C’è una frase di Fabio Fognini, nella conferenza stampa di addio al tennis, che racconta dello sport ad alto livello una verità lapidaria: «Non è semplice, perché ho fatto questo per vent’anni e non so fare altro».
Si sa, lo sport può diventare un lavoro - che lo diventi è l’ambizione di chi lo comincia perché come disse Enzo Ferrari a Enzo Biagi l’uomo vuole vincere -: se si tratta di una classifica sufficientemente alta può anche essere un lavoro molto remunerativo (ma per pochi eletti, per chi non sale abbastanza invece il circuito rischia di essere un costo). Per tutti quelli che riescono a farne un’attività professionale è però notoriamente un lavoro a tempo, con un tempo corto. Tutti lo sanno, ma in genere rimandano il momento di fare i conti con questa consapevolezza: si resta ragazzi finché il proprio orizzonte sono le righe del campo ed è un trauma uscirne, significa crescere di botto. Un po’ come succede in una delle felicissime rappresentazioni sportive dell’umorista argentino Mordillo: oltre le righe del campo c’è il burrone.
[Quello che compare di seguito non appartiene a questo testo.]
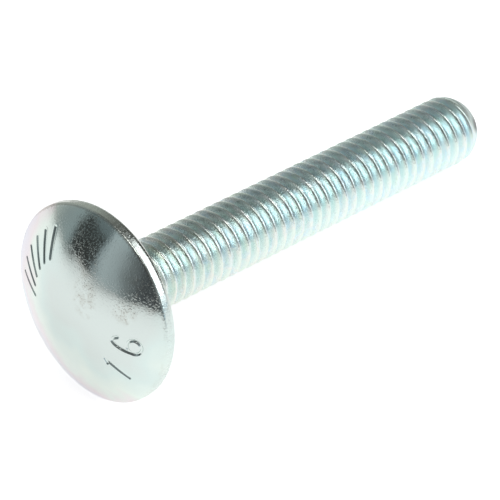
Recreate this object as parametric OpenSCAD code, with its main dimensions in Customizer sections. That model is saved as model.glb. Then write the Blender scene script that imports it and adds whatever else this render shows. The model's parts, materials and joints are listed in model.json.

La sensazione è che lo sport viva questa consapevolezza come una gigantesca rimozione: si sa che c’è un futuro oltre lo sport da costruire, ma finché c’è un campo in cui giocare, si evita anche solo di affacciarsi sull’orlo dell’abisso scuro che c’è oltre la riga bianca: una pensione anticipata a un’età che per gli altri è il mezzo del cammin di nostra vita, al quale si arriva, senza le esperienze che gli altri hanno avuto il tempo di maturare. E tante volte è una senza o con pochissima pensione: c’è sport e sport, il gruzzolo non sempre basta a campar la vita, e tante volte è davvero per la gloria. Certo si porta nella vita il bagaglio dell’alto livello se c’é stato, della sfida mentale che è lo sport di vertice, ma non è immediato tradurla nella vita reale.
Se si è Roger Federer si può semplicemente restare sé stessi, si rischia un po’ di reducismo, ma ci si può concedere un buen retiro doratissimo da riempire con l’hobby di una fondazione solidale, se invece non si è il primo, ma «solo» il decimo, il ventesimo, il cinquantesimo tocca inventarsi un posto nel mondo: non solo un lavoro, ma un ruolo, un qualcosa che ti dica allo specchio chi sei.
Essere ventesimi, cinquantesimi, centesimi al mondo in qualunque lavoro sarebbe già somma eccellenza, ma a differenza dello sport gli altri lavori si continuano a fare fino all’età della pensione. Lo sport invece un giorno ti chiude il cancelletto che porta al campo e ti dice che tra le righe del campo che ti hanno definito fino a quel momento per te non c’è più posto, che hai davanti, in media, almeno 40 anni dalla riga bianca in là e devi inventarti qualcosa. Per mantenerti, ma anche non vivere una vita da ex qualche cosa.
La sensazione è che gli adulti che crescono giovani sportivi (inseguendo la gloria propria e loro) e lo sport come sistema non preparino ancora abbastanza questo delicato passaggio. Di sicuro non lo ha preparato abbastanza in passato e chi esce adesso spesso lo fa come Fognini con la sensazione di non sapere fare altro. Con i ventenni di oggi sembra che vada meglio, quantomeno si studia di più.
Ma forse bisognerebbe ragionare di più di questo tema del futuro oltre l’agonismo nello sport come sistema. Può darsi che sia funzionale all’alto livello vivere eternamente focalizzati non pensando che all’interno delle righe del campo o, meglio, che sia considerato tale (non è detto che lo sia, se qualcosa poi va storto si va all'aria come persone).
Ma per chi investe tutto di sé nello sport, al momento di domandarsi "E adesso, cosa farò da grande?" quel «non ci ho ancora pensato, ho dei progetti», che vuol dire tutto e niente, e che è la risposta più gettonata tra gli atleti in carriera di ogni disciplina (ricca e povera) rischia di essere un salto nel vuoto troppo grande, che ha umanamente un prezzo sociale (e per alcuni sport anche economico) troppo alto.